辺りに広がる荒野の中、1本の道にバイクを走らせる。
ボンっ、ボンっという太いマフラーから鳴る重低音は、まるで自身の鼓動に連動しているようで、耳に感じる風の音は、まるで僕の背中を押すように……
そんな気持ちの良い真っ直ぐな道でも、気づけば真っ直ぐからは逸れていて、そうしてやがては海にたどり着く。
1本の大木が、まっすぐ天に伸びているかのように見えたのが、実は斜め上の太陽に向けて伸びているように。

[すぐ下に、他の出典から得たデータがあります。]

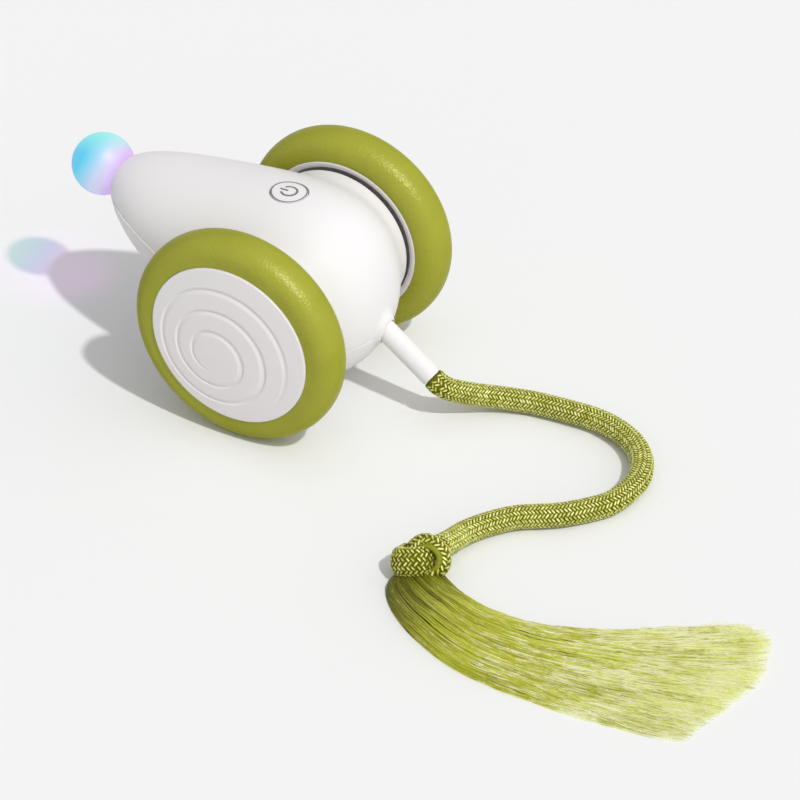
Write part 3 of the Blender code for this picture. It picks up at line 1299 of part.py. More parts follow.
def make_tail_cord_and_knot():
    """The cord along its route, and the knot with the socket that the cord enters."""
    offset = Vector((AXLE_X, 0, 0))
    line = [TAIL_ROOT + TUBE_DIRECTION * (TUBE_LENGTH + TOUCH_GAP)]
    line += [offset + point for point in smooth_line(CORD_ROUTE, CORD_POINT_STEP)]
    make_tube("tail_cord", line, CORD_DIAMETER, CORD_BEVEL_RESOLUTION, "cord_green")
    knot = knot_surface("tail_knot", 0)
    way = (line[-1] - line[-2]).normalized()
    socket = rod(CORD_DIAMETER / 2 + TOUCH_GAP, line[-1] - way * KNOT_WIDTH,
                 line[-1] + way * TOUCH_GAP)
    cut_from(knot, make_object("cord_socket", socket))
    dress(knot, "cord_green")


def make_tassel():
    """The loose strands as one ridged fan that lies on the floor behind the knot."""
    knot_centre = Vector((AXLE_X + KNOT_PLACE[0], KNOT_PLACE[1], 0))
    middles = [knot_centre + Vector((ahead, aside, 0)) * TASSEL_REACH
               for ahead, aside, _, _ in TASSEL_PLACE_SHARES]
    rings = []
    for index, (_, _, width_share, height_share) in enumerate(TASSEL_PLACE_SHARES):
        before = middles[max(index - 1, 0)]
        after = middles[min(index + 1, len(middles) - 1)]
        along = (after - before).normalized()
        across = Vector((-along.y, along.x, 0))
        half = TASSEL_WIDTH * width_share
        height = TASSEL_HEIGHT * height_share
        ridge = min(TASSEL_RIDGE, height / 6)
        ring = []
        for side in range(TASSEL_SIDES):
            angle = 2 * math.pi * side / TASSEL_SIDES
            bump = ridge * (side % 2) * math.sin(angle) if math.sin(angle) > 0 else 0
            rise = max(math.sin(angle), 0) * (height - TOUCH_GAP) - bump + TOUCH_GAP
            low = min(math.sin(angle), 0) * TOUCH_GAP
            ring.append(middles[index] + across * half * math.cos(angle)
                        + Vector((0, 0, rise + low)))
        rings.append(ring)
    tassel = make_object("tail_tassel", loft(rings))
    cut_from(tassel, knot_surface("knot_room", TOUCH_GAP))
    dress(tassel, "tassel_green")


# Wires
def make_wire(name, start, start_way, end, end_way, finish):
    """A wire that leaves one piece square to it and enters another square to it."""
    reach = (end - start).length * WIRE_HANDLE_SHARE
    first = start + Vector(start_way) * TOUCH_GAP
    last = end + Vector(end_way) * TOUCH_GAP
    handles = (first, first + Vector(start_way) * reach, last + Vector(end_way) * reach, last)
    line = []
    for index in range(WIRE_POINTS + 1):
        t = index / WIRE_POINTS
        line.append(handles[0] * (1 - t) ** 3 + 3 * handles[1] * t * (1 - t) ** 2
                    + 3 * handles[2] * t ** 2 * (1 - t) + handles[3] * t ** 3)
    make_tube(name, line, WIRE_DIAMETER, WIRE_BEVEL_RESOLUTION, finish)


def make_wires():
    """The wires from the main board to the cell, the motors, the socket's board and the light."""
    up = Vector((0, 0, 1))
    down = Vector((0, 0, -1))
    inset = WIRE_PAIR_SPACING
    for finish, side in (("wire_red", 1), ("chip_black", -1)):
        colour = finish.split("_")[1]
        cell_end = place(-CELL_BACK + CELL_THICKNESS / 2, side * inset, CELL_TOP)
        board_end = place(-BOARD_BACK + inset, side * inset, BOARD_UNDERSIDE)
        make_wire(f"battery_wire_{colour}", cell_end, up, board_end, down, finish)
    motor_top = PINION_CENTRE.z + MOTOR_HEIGHT / 2
    for label, side in SIDES:
        middle = FRAME_PLATE_INNER - MOTOR_LENGTH / 2
        start = Vector((PINION_CENTRE.x, side * middle, motor_top))
        end = place(BOARD_FRONT - 2 * inset, side * middle, BOARD_UNDERSIDE)
        make_wire(f"{label}_motor_wire", start, up, end, down, "wire_red")
    start = place(SOCKET_AHEAD + CHARGE_BOARD_HALF_LENGTH - WIRE_DIAMETER, 0,
                  SOCKET_TOP + TOUCH_GAP + CHARGE_BOARD_THICKNESS)
    end = place(BOARD_FRONT - inset / 2, 0, BOARD_UNDERSIDE)
    make_wire("charging_wire", start, up, end, down, "chip_black")
    light_back = NECK_END + 2 * TOUCH_GAP + LIGHT_BOARD_THICKNESS
    side_step = Vector((0, CASE_POST_RADIUS + WIRE_DIAMETER, 0))
    start = GLOBE_CENTRE - NOSE_DIRECTION * light_back + side_step
    end = place(BOARD_FRONT - inset / 2, 0, BOARD_UNDERSIDE) + side_step
    make_wire("light_wire", start, -NOSE_DIRECTION, end, down, "wire_red")


def main():
    """Build every piece."""
    clear_scene()
    make_shells()
    make_nose()
    make_button()
    make_main_board()
    make_case_screws()
    make_drive_frame()
    for label, side in SIDES:
        make_motor(label, side)
        make_gears(label, side)
        make_wheel(label, side)
    make_battery()
    make_charging_socket()
    make_tail_tube()
    make_tail_cord_and_knot()
    make_tassel()
    make_wires()


main()
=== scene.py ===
"""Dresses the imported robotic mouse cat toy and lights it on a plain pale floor."""
import json
import logging
import math
from dataclasses import dataclass, field
from enum import Enum
from typing import Callable, Sequence

import bmesh
import bpy
import numpy as np
from mathutils import Matrix, Vector


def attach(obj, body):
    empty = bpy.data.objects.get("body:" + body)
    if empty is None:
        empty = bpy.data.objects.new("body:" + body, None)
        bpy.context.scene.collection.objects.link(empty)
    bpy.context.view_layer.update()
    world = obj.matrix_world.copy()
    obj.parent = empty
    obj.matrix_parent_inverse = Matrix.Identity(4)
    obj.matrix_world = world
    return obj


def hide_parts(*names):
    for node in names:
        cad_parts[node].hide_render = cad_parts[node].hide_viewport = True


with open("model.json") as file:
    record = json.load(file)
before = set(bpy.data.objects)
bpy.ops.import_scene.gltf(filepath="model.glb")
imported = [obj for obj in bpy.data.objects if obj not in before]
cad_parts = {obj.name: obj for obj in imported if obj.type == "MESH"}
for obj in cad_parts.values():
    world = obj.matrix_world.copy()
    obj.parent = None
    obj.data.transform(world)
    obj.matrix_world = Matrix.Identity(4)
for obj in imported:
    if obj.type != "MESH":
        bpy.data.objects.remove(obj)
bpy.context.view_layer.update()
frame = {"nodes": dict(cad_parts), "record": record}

LOG = logging.getLogger("mouse_toy")

Colour = tuple[float, float, float]
Profile = Sequence[tuple[float, float]]

MERGE = 1e-6
SIDES = (("left", 1), ("right", -1))
UP = Vector((0.0, 0.0, 1.0))
WHITE = (1.0, 1.0, 1.0)
NOISE_RANGE = (0.3, 0.7)
TAIL_ROOT = (-0.0274, -0.0076)
TAIL_SLOPE = math.radians(37.4)


class Slot(Enum):
    """The record's material slots."""

    SHELL = "shell_white"
    HUB = "hub_white"
    TYRE = "tyre_green"
    CORD = "cord_green"
    TASSEL = "tassel_green"
    GLOBE = "globe_frosted"
    STEEL = "bright_steel"
    BRASS = "brass"
    NYLON = "gear_nylon"
    FRAME = "frame_grey"
    BOARD = "board_green"
    BLACK = "chip_black"
    CELL = "cell_silver"
    LENS = "light_lens"
    WIRE = "wire_red"


def joint_place(name: str) -> Vector:
    """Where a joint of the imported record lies.

    Args:
        name: The joint's name.

    Returns:
        Its place in the row frame, in metres.
    """
    joints = frame["record"]["behaviour"]["joints"]
    return Vector(next(joint["pos_m"] for joint in joints if joint["name"] == name))


AXLE = joint_place("left_wheel_spin")


def from_axle(ahead: float, side: float, rise: float) -> Vector:
    """A point given ahead of the axle, to the left and above it."""
    return AXLE + Vector((ahead, side, rise))


def on_floor(ahead: float, side: float, height: float) -> Vector:
    """A point given ahead of the axle, to the left and above the floor."""
    return Vector((AXLE.x + ahead, side, height))


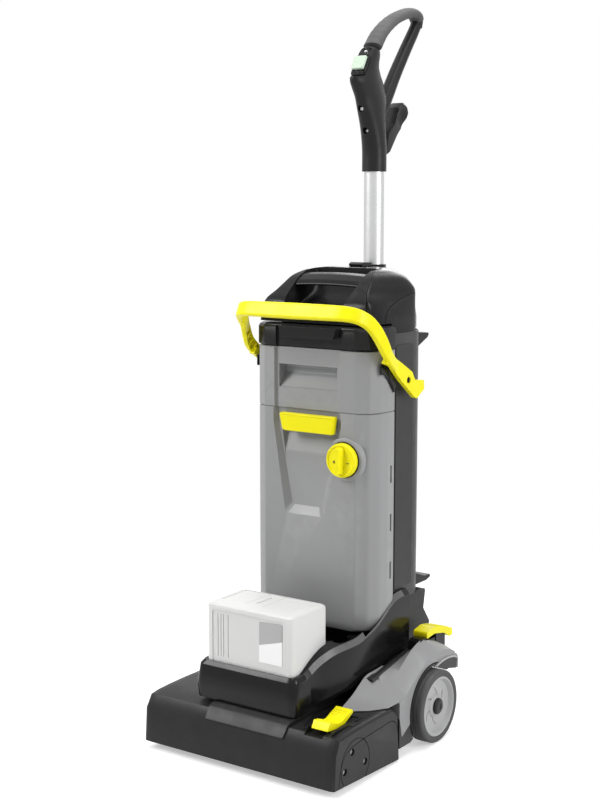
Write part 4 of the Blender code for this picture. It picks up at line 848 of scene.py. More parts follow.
def build_column():
    eased_copy("column_shell", "foot_grey", 0.0022)
    eased_copy("column_panel", "foot_grey", 0.0006)
    eased_copy("rear_hook_upper", "charcoal", 0.002)
    eased_copy("rear_hook_lower", "charcoal", 0.002)
    for tag, side in SIDES:
        plate = slab(round_box((0.27, 0.322), (0.23, 0.61), 0.006), "x", 0.1036, 0.1052)
        piece("column_side_panel_" + tag, sided(plate, side), "foot_grey", "upright", edge=0.0006)


HOOD_PLANS = [
    (0.6442, [(0.08, 0.196), (0.0925, 0.205), (0.102, 0.25), (0.104, 0.318), (0.098, 0.338), (0.076, 0.373),
              (0.055, 0.396)]),
    (0.674, [(0.078, 0.203), (0.088, 0.207), (0.097, 0.22), (0.103, 0.316), (0.097, 0.337), (0.075, 0.37),
              (0.052, 0.393)]),
    (0.69, [(0.07, 0.22), (0.078, 0.2225), (0.087, 0.234), (0.1015, 0.318), (0.095, 0.34), (0.075, 0.37),
              (0.05, 0.39)]),
    (0.7, [(0.066, 0.233), (0.074, 0.2355), (0.082, 0.246), (0.097, 0.318), (0.09, 0.338), (0.07, 0.366),
              (0.048, 0.385)]),
    (0.711, [(0.062, 0.248), (0.069, 0.251), (0.075, 0.261), (0.088, 0.312), (0.081, 0.335), (0.062, 0.358),
              (0.042, 0.378)]),
    (0.7175, [(0.056, 0.262), (0.062, 0.265), (0.067, 0.275), (0.076, 0.31), (0.07, 0.33), (0.054, 0.352),
              (0.034, 0.37)]),
    (0.7215, [(0.048, 0.275), (0.054, 0.278), (0.06, 0.287), (0.064, 0.308), (0.058, 0.326), (0.044, 0.345),
              (0.026, 0.36)]),
    (0.724, [(0.03, 0.3), (0.038, 0.302), (0.042, 0.306), (0.044, 0.313), (0.04, 0.322), (0.03, 0.332),
              (0.018, 0.342)])]
TUBE_LOW, TUBE_HIGH = machine_box("handle_tube")
COLLAR_BOX = machine_box("tube_collar")
TUBE_Y = (TUBE_LOW.y + TUBE_HIGH.y) / 2
TUBE_R = TUBE_HIGH.x


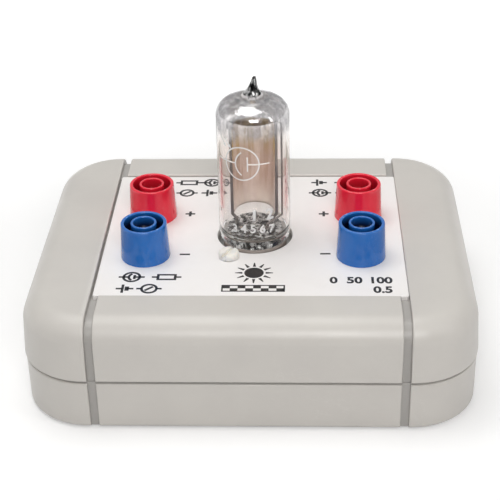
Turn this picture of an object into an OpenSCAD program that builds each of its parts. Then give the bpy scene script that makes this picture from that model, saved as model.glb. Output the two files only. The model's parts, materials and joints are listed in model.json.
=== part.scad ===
// Vacuum phototube unit: a seven-pin glass phototube plugged upright into the white panel
// of a two-shell plastic housing, with two pairs of 4 mm safety sockets.
// Millimetres. Origin: middle of the footprint, on the surface that the feet stand on.
// +Z is up, the front faces -Y.

/* [Housing] */
// Width of the housing where its shells part
housing_w = 116.5; // [110:0.5:140]
// Depth of the housing there, front to back
housing_d = 95.5; // [90:0.5:120]
// Height of the housing on its feet
housing_h = 30.7; // [29:0.1:40]
// Radius of the upright corners
corner_r = 17.5; // [15:0.5:18]
// Radius of the rounded top edge
top_r = 6.6; // [5:0.2:8]
// How far the upper shell's walls lean in, from the split up to the rounded edge
wall_lean = 0.6; // [0.2:0.1:0.8]
// Radius of the bottom edge
bottom_r = 1; // [0.6:0.1:2]
// Thickness of the side walls
wall = 3.2; // [3:0.1:3.6]
// Thickness of the floor
floor_t = 2.6; // [2.2:0.1:3]
// Thickness of the roof under the panel
roof_t = 2; // [1.6:0.1:3]
// Height of the line where the two shells part
split_z = 14.6; // [12:0.1:16]
// Height of the shadow gap below that line
shadow_h = 0.8; // [0.4:0.1:1.2]
// Depth of the shadow gap
shadow_depth = 1; // [0.6:0.1:1.4]
// How far the lower shell stands back from the upper one
lower_inset = 0.3; // [0.2:0.05:0.6]
// Radius of the lip along the top of the lower shell
lip_r = 0.4; // [0.2:0.1:0.5]
// Width of the upper shell's skirt outside the tongue
skirt_t = 2; // [1.8:0.1:2.1]
// Height of the tongue that locates the shells
tongue_h = 1.8; // [1:0.1:3]

/* [Grooves] */
// Distance from the middle to the outer wall of each groove
groove_x = 40; // [38:0.1:42]
// Width of a groove
groove_w = 2.1; // [1.5:0.1:3]
// Depth of a groove in the upper shell
groove_depth = 1.5; // [1:0.1:1.7]
// Depth of a groove in the lower shell
lower_groove_depth = 1; // [0.8:0.1:1.2]

/* [Panel] */
// Width of the panel plate
panel_w = 79.3; // [74:0.1:84]
// Depth of the panel plate, front to back
panel_d = 63.8; // [58:0.1:70]
// Thickness of the panel plate
panel_t = 1.5; // [1:0.1:2]
// How far the panel lies below the top of the housing
panel_sink = 0.45; // [0.2:0.05:0.8]
// Room between the panel and its recess, side to side
panel_side_room = 0.7; // [0.2:0.05:1.2]
// Room between the panel and its recess, front to back
panel_room = 0.6; // [0.2:0.1:1]
// Radius of the panel's corners
panel_corner_r = 0.6; // [0.3:0.1:1]

/* [Safety sockets] */
// Distance between the left and right sockets
socket_pitch_x = 56.6; // [52:0.2:58]
// Distance between the front and rear sockets
socket_pitch_y = 21.4; // [19:0.2:24]
// Distance from the panel's middle to the rear row
socket_rear_y = 9.3; // [8.6:0.1:10.6]
// Height of a socket above the panel
cap_h = 10; // [8:0.5:12]
// Diameter of a socket at its rim
cap_top_d = 12; // [11.8:0.1:12.4]
// Diameter of a socket where it meets the panel
cap_base_d = 13; // [12.6:0.1:14]
// Outer diameter of the ring-shaped well
well_d = 10.2; // [9.8:0.1:10.4]
// Depth of the well
well_depth = 8.6; // [7:0.1:9]
// Outer diameter of the inner ring
ring_d = 6.8; // [6.6:0.1:7]
// Diameter of the hole in the inner ring
ring_hole_d = 5.4; // [5.3:0.1:5.6]
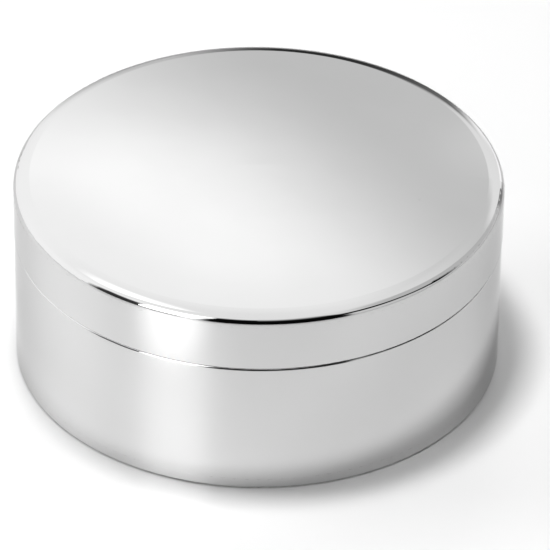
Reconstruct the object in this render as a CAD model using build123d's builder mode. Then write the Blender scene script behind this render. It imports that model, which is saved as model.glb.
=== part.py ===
from build123d import *
import os
from math import cos, radians, sin

os.makedirs("parts", exist_ok=True)

# Sizes of the metal box, in millimetres and degrees
lid_diameter = 45.0
lid_proud = 0.05
drum_height = 13.25
seam_gap = 0.05
skirt_height = 4.5
wall_gauge = 0.9
bottom_gauge = 1.0
top_gauge = 1.0
edge_land = 0.15
edge_radius = 0.75
shoulder_radius = 3.5
shoulder_slope = 24.0
dome_slope = 6.5
mouth_round = 0.25
skirt_round = 0.12
foot_round = 0.2

# The collar inside the drum, which the lid slides over
collar_gauge = 0.6
collar_above = 2.8
collar_below = 2.6
collar_lead = 0.35
collar_break = 0.15
collar_fit = 0.05

# The lining: velvet over card, with wadding in the two pads
velvet_gauge = 0.45
card_gauge = 0.4
turned_margin = 3.0
strip_play = 0.05
strip_butt = 0.25
pad_play = 0.15
pad_round = 0.4
floor_wadding_edge = 0.5
floor_wadding_crown = 1.9
lid_wadding_edge = 0.1
lid_wadding_crown = 0.7
lid_pad_play = 0.3

# Radii that follow from the sizes
lid_outer = lid_diameter / 2
drum_outer = lid_outer - lid_proud
drum_inner = drum_outer - wall_gauge
collar_inner = drum_inner - collar_gauge
skirt_inner = drum_inner + collar_fit
strip_outer = drum_inner - strip_play
strip_inner = strip_outer - card_gauge - velvet_gauge

# Heights that follow from the sizes
skirt_low = drum_height + seam_gap
joint_height = skirt_low + skirt_height
collar_low = drum_height - collar_below
collar_top = drum_height + collar_above

# The lid's outline turns from the dome through the shoulder and the edge into the skirt
dome_angle = radians(dome_slope)
shoulder_angle = radians(shoulder_slope)
edge_inset = edge_radius * (1 - sin(shoulder_angle))
shoulder_inset = shoulder_radius * (sin(shoulder_angle) - sin(dome_angle))
dome_radius = (lid_outer - edge_inset - shoulder_inset) / sin(dome_angle)
edge_rise = edge_radius * cos(shoulder_angle)
shoulder_rise = shoulder_radius * (cos(dome_angle) - cos(shoulder_angle))
dome_rise = dome_radius * (1 - cos(dome_angle))
crown_height = joint_height + edge_land + edge_rise + shoulder_rise + dome_rise


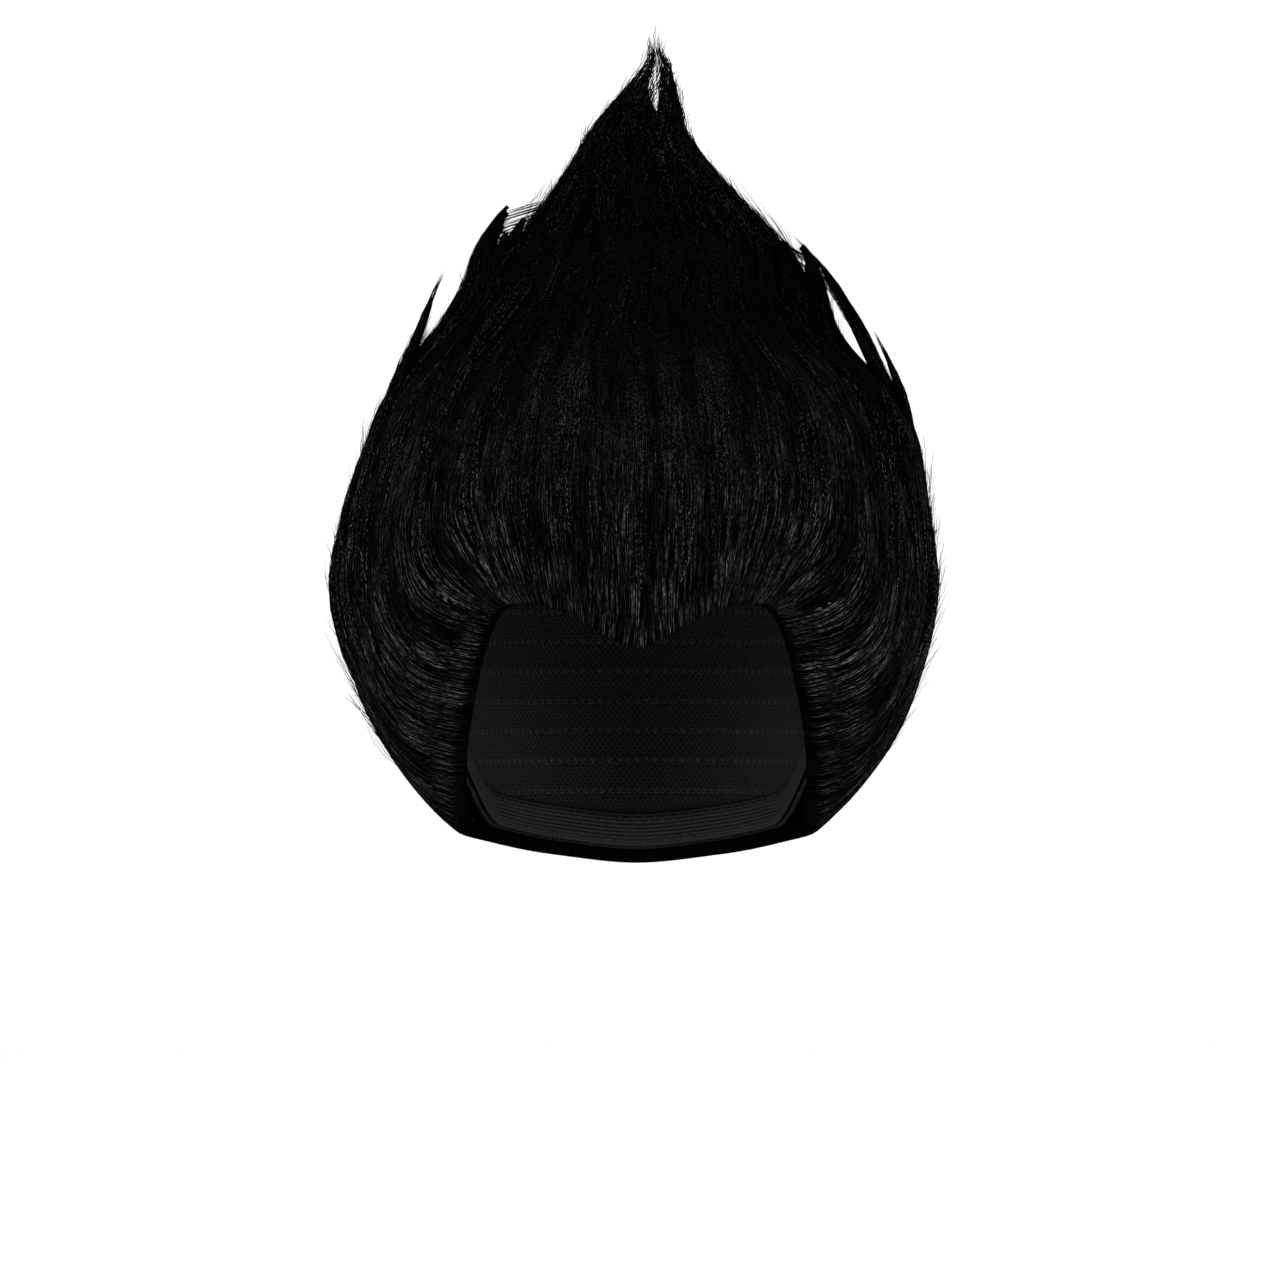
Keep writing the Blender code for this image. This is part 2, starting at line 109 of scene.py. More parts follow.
# %% The hairline, from the point in front (0 degrees) round to the nape (180)
Edge = namedtuple("Edge", "angle level swell")
HAIRLINE = (
    Edge(0.0, -0.537, 0.36),
    Edge(7.1, -0.503, 0.34),
    Edge(12.7, -0.468, 0.32),
    Edge(19.3, -0.437, 0.30),
    Edge(26.2, -0.424, 0.30),
    Edge(33.4, -0.426, 0.30),
    Edge(39.0, -0.440, 0.30),
    Edge(43.0, -0.475, 0.31),
    Edge(47.3, -0.550, 0.33),
    Edge(51.5, -0.635, 0.37),
    Edge(57.0, -0.720, 0.42),
    Edge(62.8, -0.795, 0.48),
    Edge(70.0, -0.880, 0.57),
    Edge(77.4, -0.955, 0.62),
    Edge(87.0, -1.000, 0.67),
    Edge(102.0, -1.020, 0.68),
    Edge(126.0, -1.045, 0.67),
    Edge(155.0, -1.085, 0.65),
    Edge(180.0, -1.108, 0.68),
)
EarRise = namedtuple("EarRise", "angle rise")
EAR = (
    EarRise(0.0, 0.00),
    EarRise(56.0, 0.00),
    EarRise(72.0, 0.13),
    EarRise(91.0, 0.24),
    EarRise(109.0, 0.12),
    EarRise(128.0, 0.00),
    EarRise(180.0, 0.00),
)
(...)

僕らの人生も、まっすぐ進んでいるように見えて、きっとほんの少しずつ傾いている。
傾きながら、折れないように、折れないようにと必死に伸びている。
目に見えないくらいの小さな失敗、小さな壁、時に避けていかなきゃいけないくらいの大きな壁を、なんとか越えて、曲がって、進んでいく。
そうしたら、いつの間にか木が太陽に届かんとばかり、もしくは道がその道にしかない海景色へとたどり着くように、僕らも僕らにしかない道を進んでいく。
まっすぐなんてつまらない。
少しずつ曲がりながらの伸びていく人生だからこそ、人生は楽しくなるんだ。